Locate, in the data below, the line that contains "const hoop = new THREE.Group();" and the line that contains "if empty is"; reproduce exactly those two lines and every line between them, nothing more.

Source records

================================

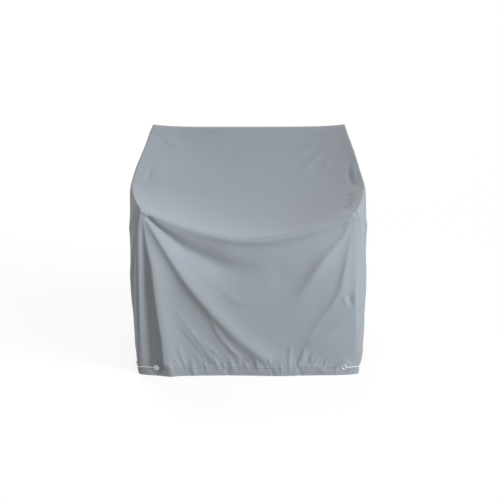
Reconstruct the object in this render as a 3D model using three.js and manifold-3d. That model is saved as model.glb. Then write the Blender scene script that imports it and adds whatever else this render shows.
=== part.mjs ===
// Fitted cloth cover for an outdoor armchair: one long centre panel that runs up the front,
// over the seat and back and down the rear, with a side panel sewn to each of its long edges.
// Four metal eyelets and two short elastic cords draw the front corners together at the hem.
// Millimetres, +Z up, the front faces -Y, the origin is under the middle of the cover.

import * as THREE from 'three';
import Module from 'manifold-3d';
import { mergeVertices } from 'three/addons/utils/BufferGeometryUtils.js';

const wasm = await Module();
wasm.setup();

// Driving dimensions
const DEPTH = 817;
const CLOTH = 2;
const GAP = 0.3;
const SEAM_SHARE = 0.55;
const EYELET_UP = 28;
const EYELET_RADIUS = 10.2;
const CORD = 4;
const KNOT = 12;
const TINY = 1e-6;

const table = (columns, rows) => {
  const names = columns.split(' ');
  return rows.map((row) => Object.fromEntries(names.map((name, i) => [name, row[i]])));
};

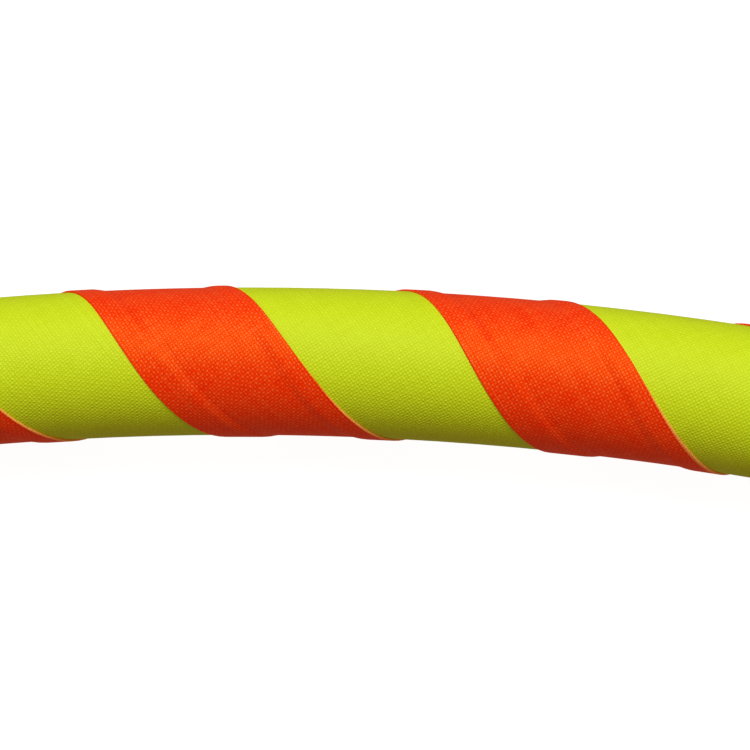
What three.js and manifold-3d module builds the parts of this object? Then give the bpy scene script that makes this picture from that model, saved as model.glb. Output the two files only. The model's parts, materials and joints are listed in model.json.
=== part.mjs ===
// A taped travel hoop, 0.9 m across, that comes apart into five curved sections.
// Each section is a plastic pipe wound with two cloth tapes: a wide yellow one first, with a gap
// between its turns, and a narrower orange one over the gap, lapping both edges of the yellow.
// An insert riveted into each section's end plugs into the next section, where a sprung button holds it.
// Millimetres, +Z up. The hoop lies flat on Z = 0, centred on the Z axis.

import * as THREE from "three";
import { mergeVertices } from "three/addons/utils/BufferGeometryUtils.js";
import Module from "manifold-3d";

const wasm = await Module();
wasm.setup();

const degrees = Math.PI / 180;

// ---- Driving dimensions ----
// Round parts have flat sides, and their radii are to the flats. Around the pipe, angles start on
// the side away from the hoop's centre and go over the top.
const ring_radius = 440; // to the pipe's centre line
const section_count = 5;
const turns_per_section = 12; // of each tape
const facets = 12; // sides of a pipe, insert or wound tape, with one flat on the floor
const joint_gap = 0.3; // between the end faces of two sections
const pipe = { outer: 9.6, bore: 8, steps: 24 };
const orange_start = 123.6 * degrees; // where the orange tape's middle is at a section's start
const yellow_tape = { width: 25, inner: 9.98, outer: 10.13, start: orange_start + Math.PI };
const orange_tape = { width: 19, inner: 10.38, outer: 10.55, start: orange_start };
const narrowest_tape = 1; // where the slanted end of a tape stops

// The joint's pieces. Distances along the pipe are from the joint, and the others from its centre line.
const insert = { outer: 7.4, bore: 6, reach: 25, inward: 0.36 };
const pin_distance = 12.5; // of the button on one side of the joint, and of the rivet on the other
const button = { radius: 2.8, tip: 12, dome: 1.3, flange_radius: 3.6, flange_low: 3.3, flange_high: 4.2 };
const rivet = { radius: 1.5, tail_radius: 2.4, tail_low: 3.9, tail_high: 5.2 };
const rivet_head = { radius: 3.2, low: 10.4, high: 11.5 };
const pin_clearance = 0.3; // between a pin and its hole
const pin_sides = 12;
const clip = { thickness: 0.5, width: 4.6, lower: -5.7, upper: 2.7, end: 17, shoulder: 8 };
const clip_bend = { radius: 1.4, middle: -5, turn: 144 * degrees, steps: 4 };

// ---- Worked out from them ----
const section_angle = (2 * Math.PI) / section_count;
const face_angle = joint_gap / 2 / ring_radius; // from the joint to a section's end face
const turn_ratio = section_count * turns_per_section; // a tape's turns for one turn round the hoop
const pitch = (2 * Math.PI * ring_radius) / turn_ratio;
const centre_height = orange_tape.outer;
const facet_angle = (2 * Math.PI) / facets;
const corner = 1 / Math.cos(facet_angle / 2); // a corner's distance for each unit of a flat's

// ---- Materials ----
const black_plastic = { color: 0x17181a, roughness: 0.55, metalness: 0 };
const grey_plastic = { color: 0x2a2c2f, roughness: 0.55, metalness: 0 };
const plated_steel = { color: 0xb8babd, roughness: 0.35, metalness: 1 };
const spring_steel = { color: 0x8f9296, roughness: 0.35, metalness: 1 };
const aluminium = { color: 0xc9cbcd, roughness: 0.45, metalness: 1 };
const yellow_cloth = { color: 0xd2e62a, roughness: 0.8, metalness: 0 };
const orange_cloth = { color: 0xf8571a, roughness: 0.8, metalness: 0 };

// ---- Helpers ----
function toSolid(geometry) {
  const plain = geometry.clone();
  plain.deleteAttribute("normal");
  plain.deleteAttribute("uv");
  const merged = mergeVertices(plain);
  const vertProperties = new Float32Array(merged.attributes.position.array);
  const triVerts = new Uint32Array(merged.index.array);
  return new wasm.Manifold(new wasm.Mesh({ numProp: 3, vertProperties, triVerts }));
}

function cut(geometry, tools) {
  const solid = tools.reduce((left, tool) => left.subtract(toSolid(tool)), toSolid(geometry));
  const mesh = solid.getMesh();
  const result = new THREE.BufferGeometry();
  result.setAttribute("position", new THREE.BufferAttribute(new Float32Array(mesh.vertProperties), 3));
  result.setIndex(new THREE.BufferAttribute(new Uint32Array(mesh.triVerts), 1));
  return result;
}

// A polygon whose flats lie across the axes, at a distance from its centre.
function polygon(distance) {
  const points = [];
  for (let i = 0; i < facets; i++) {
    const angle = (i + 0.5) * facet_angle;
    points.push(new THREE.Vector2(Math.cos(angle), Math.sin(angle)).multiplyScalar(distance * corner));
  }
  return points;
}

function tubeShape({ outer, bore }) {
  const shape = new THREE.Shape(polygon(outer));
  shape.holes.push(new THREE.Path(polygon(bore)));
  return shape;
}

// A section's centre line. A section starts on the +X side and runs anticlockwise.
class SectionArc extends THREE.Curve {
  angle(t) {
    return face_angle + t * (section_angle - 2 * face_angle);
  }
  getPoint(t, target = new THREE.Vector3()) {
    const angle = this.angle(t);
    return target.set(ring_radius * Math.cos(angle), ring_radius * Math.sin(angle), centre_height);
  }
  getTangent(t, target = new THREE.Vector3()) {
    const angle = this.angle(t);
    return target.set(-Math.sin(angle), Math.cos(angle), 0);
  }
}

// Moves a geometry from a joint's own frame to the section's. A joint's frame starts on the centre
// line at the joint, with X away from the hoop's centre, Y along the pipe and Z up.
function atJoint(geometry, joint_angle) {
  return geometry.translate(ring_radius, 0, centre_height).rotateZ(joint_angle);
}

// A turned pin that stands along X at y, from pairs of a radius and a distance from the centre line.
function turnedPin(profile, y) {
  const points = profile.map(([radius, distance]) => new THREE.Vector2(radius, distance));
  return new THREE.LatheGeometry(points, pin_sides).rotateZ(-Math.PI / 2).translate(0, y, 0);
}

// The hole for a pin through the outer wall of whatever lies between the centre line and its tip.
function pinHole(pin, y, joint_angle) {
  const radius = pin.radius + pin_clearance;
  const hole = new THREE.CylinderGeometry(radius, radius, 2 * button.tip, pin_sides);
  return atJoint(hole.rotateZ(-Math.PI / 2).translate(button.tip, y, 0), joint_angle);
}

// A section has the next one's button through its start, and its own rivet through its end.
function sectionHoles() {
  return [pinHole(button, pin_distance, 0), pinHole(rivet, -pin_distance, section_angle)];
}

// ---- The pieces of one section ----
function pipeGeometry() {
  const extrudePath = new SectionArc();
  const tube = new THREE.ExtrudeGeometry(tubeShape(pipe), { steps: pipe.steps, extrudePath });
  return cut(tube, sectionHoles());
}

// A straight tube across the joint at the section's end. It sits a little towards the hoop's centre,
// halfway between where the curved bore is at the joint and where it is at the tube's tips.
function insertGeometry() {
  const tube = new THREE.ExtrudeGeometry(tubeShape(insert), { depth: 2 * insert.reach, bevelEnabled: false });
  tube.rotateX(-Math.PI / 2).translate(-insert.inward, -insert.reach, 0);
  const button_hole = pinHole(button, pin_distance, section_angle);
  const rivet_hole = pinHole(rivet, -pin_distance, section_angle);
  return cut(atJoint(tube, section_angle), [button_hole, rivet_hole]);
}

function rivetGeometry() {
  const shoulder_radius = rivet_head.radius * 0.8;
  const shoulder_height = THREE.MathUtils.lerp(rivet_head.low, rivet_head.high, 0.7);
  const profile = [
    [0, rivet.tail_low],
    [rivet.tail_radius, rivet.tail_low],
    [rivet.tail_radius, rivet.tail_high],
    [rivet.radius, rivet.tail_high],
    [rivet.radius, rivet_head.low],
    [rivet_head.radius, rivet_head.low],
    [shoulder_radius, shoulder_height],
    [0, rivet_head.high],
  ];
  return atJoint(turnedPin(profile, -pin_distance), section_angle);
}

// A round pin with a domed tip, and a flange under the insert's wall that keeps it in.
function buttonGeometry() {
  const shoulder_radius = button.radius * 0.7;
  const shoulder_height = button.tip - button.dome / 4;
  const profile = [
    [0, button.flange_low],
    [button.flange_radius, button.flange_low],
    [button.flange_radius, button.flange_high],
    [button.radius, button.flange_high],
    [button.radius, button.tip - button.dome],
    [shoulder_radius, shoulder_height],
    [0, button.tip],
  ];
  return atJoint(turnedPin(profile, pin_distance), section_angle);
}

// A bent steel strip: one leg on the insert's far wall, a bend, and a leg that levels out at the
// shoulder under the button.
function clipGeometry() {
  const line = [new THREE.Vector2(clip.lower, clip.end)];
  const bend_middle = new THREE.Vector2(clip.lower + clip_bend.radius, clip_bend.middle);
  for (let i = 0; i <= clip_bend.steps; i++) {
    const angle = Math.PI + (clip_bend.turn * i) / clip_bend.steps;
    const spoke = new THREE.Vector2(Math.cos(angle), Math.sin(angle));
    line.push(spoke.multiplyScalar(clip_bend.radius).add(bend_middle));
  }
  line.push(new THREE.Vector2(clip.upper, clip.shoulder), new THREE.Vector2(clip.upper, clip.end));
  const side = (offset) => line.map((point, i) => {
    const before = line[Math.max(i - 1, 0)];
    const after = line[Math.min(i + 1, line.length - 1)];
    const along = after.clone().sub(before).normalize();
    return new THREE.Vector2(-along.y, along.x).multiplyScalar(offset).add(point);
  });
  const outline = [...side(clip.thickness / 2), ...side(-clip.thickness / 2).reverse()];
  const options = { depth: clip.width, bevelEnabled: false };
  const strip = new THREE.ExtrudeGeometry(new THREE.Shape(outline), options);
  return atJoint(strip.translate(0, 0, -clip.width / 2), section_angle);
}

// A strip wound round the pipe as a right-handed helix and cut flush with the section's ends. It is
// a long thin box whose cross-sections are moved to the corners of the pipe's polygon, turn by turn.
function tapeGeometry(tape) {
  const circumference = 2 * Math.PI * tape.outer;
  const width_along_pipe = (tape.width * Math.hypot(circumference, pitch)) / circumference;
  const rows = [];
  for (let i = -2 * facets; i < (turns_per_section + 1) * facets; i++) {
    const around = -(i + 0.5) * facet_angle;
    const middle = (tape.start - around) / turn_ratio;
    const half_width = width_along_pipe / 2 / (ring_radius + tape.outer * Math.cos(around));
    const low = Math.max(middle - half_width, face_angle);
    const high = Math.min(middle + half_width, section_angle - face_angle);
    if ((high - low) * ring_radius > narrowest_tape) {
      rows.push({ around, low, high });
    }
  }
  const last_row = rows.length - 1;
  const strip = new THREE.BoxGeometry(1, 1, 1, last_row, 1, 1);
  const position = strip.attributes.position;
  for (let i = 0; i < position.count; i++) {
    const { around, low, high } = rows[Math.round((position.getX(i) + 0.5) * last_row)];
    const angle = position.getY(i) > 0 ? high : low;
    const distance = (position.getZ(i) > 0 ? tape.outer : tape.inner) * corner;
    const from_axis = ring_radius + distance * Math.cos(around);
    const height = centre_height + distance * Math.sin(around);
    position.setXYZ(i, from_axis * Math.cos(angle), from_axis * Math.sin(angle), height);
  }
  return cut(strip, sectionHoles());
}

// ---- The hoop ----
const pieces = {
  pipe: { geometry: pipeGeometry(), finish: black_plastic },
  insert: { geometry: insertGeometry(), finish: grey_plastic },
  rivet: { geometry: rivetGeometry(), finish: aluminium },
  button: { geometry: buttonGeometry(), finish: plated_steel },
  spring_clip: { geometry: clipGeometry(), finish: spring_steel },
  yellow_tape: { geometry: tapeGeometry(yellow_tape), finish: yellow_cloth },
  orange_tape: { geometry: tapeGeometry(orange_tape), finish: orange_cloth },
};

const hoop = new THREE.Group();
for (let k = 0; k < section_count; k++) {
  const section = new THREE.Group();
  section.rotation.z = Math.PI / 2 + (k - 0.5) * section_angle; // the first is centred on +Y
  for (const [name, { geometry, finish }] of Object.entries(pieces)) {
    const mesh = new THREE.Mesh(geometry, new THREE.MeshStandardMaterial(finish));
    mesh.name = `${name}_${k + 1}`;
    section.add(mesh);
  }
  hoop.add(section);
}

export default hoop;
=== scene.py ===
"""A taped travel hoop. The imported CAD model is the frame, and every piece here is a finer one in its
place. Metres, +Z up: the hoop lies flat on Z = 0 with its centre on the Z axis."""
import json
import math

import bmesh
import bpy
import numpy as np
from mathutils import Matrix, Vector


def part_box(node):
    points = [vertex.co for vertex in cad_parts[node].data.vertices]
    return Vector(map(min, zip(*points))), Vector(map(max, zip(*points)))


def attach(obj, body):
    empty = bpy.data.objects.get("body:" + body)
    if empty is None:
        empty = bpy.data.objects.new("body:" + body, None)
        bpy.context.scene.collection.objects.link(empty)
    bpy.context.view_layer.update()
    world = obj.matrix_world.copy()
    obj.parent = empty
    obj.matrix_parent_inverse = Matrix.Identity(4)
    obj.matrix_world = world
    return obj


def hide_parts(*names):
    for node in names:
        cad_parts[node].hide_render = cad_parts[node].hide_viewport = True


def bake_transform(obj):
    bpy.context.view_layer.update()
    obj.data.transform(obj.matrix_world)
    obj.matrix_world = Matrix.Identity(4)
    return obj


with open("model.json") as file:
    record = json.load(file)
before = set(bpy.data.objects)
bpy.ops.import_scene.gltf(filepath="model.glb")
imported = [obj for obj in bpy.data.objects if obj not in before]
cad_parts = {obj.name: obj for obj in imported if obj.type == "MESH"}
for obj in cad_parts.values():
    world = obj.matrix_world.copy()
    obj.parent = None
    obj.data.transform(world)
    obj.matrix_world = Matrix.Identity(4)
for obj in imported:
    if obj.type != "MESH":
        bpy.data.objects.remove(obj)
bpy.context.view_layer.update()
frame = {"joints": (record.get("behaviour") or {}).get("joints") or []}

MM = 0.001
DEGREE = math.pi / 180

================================

Task solution:
const hoop = new THREE.Group();
for (let k = 0; k < section_count; k++) {
  const section = new THREE.Group();
  section.rotation.z = Math.PI / 2 + (k - 0.5) * section_angle; // the first is centred on +Y
  for (const [name, { geometry, finish }] of Object.entries(pieces)) {
    const mesh = new THREE.Mesh(geometry, new THREE.MeshStandardMaterial(finish));
    mesh.name = `${name}_${k + 1}`;
    section.add(mesh);
  }
  hoop.add(section);
}

export default hoop;
=== scene.py ===
"""A taped travel hoop. The imported CAD model is the frame, and every piece here is a finer one in its
place. Metres, +Z up: the hoop lies flat on Z = 0 with its centre on the Z axis."""
import json
import math

import bmesh
import bpy
import numpy as np
from mathutils import Matrix, Vector


def part_box(node):
    points = [vertex.co for vertex in cad_parts[node].data.vertices]
    return Vector(map(min, zip(*points))), Vector(map(max, zip(*points)))


def attach(obj, body):
    empty = bpy.data.objects.get("body:" + body)
    if empty is None:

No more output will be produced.